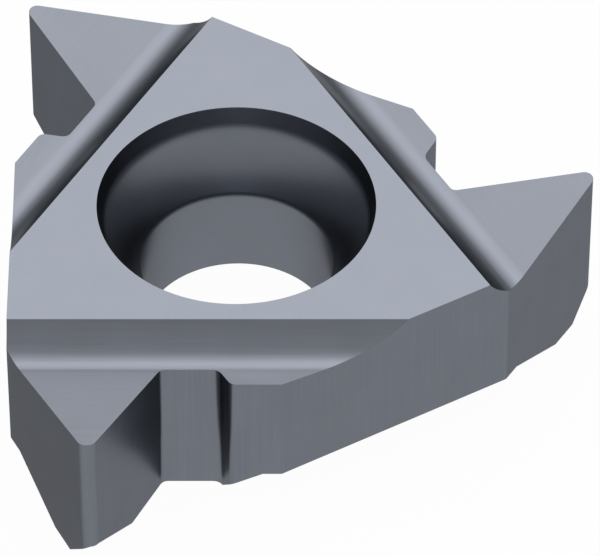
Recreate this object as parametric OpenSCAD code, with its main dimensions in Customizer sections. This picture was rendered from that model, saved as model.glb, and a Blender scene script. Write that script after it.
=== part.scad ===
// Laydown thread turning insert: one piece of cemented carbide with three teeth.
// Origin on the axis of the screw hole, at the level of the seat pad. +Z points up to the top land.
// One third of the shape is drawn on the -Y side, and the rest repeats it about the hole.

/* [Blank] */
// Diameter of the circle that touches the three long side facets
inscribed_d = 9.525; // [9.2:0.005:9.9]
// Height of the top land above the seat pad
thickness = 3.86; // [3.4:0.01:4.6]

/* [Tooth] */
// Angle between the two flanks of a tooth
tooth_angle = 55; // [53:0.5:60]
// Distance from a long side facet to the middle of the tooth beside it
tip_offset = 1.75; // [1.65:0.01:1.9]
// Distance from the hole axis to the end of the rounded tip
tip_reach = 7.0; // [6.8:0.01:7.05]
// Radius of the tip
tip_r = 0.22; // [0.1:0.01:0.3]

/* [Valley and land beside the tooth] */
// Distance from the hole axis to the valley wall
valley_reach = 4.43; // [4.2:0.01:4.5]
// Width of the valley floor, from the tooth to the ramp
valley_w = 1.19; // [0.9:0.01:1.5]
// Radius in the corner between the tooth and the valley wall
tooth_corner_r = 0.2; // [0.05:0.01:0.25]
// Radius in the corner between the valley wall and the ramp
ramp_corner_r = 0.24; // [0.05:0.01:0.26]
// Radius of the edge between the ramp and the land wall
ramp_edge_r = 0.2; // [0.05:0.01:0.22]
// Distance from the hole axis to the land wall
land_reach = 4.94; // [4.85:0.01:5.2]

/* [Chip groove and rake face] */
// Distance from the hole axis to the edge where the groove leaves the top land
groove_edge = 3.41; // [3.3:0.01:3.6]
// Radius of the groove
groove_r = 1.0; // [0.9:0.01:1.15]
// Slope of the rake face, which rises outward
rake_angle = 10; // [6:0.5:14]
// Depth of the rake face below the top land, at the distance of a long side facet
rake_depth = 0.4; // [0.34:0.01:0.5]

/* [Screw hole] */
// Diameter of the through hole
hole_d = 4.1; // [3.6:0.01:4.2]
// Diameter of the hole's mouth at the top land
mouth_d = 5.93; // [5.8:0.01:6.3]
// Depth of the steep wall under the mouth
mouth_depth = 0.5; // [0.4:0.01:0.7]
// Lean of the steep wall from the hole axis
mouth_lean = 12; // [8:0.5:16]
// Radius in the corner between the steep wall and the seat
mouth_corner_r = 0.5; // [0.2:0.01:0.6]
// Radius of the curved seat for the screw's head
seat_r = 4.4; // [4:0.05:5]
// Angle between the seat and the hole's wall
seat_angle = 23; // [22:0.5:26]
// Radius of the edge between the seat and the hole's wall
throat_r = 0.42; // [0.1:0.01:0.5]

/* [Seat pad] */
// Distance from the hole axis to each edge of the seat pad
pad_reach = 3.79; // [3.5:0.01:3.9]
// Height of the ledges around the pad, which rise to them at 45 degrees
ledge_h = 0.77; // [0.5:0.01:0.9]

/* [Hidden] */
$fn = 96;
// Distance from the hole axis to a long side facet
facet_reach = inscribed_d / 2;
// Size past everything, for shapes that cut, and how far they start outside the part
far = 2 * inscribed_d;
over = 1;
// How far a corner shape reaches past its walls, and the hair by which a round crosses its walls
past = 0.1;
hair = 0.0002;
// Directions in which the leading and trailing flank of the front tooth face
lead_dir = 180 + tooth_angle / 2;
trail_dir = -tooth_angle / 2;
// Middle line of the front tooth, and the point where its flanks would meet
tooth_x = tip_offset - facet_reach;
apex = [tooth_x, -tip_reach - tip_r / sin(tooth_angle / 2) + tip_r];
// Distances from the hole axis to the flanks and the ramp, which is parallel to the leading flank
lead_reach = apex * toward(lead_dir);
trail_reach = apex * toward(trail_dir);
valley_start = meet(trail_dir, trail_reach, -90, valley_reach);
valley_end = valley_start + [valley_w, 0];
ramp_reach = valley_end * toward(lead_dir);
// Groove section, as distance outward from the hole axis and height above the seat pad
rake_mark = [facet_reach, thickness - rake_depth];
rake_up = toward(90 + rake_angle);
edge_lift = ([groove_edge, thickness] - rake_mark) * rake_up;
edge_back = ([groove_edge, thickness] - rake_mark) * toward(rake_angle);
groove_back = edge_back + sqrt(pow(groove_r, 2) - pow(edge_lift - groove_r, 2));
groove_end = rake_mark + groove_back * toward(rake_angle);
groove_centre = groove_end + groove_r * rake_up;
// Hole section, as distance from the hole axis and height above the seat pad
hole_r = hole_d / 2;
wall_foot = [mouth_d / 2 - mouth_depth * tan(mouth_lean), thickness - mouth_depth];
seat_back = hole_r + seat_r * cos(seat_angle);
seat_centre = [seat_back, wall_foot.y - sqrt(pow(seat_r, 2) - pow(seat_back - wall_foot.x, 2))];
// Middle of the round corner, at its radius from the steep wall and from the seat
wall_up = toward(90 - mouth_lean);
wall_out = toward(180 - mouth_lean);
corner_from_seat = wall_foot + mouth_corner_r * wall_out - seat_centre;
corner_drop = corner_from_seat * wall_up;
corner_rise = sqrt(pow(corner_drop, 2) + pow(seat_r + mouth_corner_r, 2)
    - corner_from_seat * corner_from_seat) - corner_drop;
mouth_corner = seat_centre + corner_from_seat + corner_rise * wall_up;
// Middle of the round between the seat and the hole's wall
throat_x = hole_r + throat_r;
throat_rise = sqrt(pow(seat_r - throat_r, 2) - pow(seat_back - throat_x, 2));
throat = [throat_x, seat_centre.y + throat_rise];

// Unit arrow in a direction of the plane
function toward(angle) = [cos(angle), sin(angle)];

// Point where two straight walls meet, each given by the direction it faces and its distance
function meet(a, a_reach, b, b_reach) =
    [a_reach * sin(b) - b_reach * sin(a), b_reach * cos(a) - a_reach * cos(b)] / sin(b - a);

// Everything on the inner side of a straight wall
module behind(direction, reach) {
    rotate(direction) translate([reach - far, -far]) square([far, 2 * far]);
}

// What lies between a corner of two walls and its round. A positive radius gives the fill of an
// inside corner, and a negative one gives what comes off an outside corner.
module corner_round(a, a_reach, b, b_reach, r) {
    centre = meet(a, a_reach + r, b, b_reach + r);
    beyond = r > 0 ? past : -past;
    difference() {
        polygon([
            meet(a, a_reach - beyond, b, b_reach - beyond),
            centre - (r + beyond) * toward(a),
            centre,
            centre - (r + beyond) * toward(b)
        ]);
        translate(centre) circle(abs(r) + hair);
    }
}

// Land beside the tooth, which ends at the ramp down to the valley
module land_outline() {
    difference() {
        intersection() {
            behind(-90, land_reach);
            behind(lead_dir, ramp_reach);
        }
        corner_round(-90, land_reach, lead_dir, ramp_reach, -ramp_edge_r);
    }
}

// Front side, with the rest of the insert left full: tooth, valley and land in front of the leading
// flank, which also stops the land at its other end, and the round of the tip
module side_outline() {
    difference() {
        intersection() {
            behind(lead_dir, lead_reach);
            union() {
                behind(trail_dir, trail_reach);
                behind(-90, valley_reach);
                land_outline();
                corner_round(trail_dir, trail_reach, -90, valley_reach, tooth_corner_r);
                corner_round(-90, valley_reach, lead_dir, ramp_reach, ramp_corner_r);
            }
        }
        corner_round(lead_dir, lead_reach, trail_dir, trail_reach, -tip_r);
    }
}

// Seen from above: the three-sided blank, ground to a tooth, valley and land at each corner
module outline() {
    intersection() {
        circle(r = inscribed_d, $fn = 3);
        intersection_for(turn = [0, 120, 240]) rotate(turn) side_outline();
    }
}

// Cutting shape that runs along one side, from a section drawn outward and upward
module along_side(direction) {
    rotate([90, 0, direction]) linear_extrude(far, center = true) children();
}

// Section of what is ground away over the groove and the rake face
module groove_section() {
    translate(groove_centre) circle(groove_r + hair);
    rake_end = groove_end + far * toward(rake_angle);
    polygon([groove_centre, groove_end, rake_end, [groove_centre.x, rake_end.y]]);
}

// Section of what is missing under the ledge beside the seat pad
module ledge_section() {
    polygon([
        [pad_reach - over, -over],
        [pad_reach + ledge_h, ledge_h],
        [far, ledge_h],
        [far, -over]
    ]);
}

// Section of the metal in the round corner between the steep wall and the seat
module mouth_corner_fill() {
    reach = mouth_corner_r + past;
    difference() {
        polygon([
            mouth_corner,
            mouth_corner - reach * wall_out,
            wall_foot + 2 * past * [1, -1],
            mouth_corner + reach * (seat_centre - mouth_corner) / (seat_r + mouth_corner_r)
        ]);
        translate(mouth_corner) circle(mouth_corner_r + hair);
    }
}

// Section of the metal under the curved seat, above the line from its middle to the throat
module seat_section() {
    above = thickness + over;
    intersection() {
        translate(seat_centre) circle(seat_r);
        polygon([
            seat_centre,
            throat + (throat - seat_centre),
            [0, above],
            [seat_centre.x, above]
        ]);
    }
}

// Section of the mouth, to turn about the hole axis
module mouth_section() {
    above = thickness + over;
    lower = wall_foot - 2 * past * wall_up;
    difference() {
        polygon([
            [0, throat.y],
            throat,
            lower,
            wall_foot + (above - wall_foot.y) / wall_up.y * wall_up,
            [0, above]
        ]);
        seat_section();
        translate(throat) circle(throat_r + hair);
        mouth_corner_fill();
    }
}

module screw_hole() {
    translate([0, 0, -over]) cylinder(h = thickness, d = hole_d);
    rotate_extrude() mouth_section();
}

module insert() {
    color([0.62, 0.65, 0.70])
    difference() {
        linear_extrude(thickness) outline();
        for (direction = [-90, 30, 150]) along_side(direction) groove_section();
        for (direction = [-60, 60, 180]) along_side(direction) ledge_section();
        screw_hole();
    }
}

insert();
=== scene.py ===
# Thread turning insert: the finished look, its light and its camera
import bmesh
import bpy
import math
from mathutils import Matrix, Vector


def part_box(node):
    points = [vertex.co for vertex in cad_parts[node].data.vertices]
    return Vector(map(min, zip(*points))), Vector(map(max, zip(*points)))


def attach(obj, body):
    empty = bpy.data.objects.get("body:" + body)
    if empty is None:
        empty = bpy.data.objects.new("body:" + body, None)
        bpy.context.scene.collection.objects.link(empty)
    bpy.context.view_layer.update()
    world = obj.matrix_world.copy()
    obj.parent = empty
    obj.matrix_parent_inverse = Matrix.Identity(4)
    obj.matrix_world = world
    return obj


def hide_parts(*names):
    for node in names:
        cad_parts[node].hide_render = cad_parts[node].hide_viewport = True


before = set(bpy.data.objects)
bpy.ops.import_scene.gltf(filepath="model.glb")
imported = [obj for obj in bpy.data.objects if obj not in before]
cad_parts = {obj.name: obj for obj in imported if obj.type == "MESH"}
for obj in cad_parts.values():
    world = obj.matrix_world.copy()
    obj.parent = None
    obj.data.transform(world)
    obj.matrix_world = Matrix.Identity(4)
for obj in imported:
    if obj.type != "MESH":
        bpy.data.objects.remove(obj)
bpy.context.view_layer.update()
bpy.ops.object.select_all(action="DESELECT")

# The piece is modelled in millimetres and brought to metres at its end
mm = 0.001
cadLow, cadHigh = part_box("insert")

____

What to work on »
Start with the line that contains "about the hole axis" and end with the line that contains "obj.parent = None"; give those lines again exactly, and no others.

Result for this exercise »
// Section of the mouth, to turn about the hole axis
module mouth_section() {
    above = thickness + over;
    lower = wall_foot - 2 * past * wall_up;
    difference() {
        polygon([
            [0, throat.y],
            throat,
            lower,
            wall_foot + (above - wall_foot.y) / wall_up.y * wall_up,
            [0, above]
        ]);
        seat_section();
        translate(throat) circle(throat_r + hair);
        mouth_corner_fill();
    }
}

module screw_hole() {
    translate([0, 0, -over]) cylinder(h = thickness, d = hole_d);
    rotate_extrude() mouth_section();
}

module insert() {
    color([0.62, 0.65, 0.70])
    difference() {
        linear_extrude(thickness) outline();
        for (direction = [-90, 30, 150]) along_side(direction) groove_section();
        for (direction = [-60, 60, 180]) along_side(direction) ledge_section();
        screw_hole();
    }
}

insert();
=== scene.py ===
# Thread turning insert: the finished look, its light and its camera
import bmesh
import bpy
import math
from mathutils import Matrix, Vector


def part_box(node):
    points = [vertex.co for vertex in cad_parts[node].data.vertices]
    return Vector(map(min, zip(*points))), Vector(map(max, zip(*points)))


def attach(obj, body):
    empty = bpy.data.objects.get("body:" + body)
    if empty is None:
        empty = bpy.data.objects.new("body:" + body, None)
        bpy.context.scene.collection.objects.link(empty)
    bpy.context.view_layer.update()
    world = obj.matrix_world.copy()
    obj.parent = empty
    obj.matrix_parent_inverse = Matrix.Identity(4)
    obj.matrix_world = world
    return obj


def hide_parts(*names):
    for node in names:
        cad_parts[node].hide_render = cad_parts[node].hide_viewport = True


before = set(bpy.data.objects)
bpy.ops.import_scene.gltf(filepath="model.glb")
imported = [obj for obj in bpy.data.objects if obj not in before]
cad_parts = {obj.name: obj for obj in imported if obj.type == "MESH"}
for obj in cad_parts.values():
    world = obj.matrix_world.copy()
    obj.parent = None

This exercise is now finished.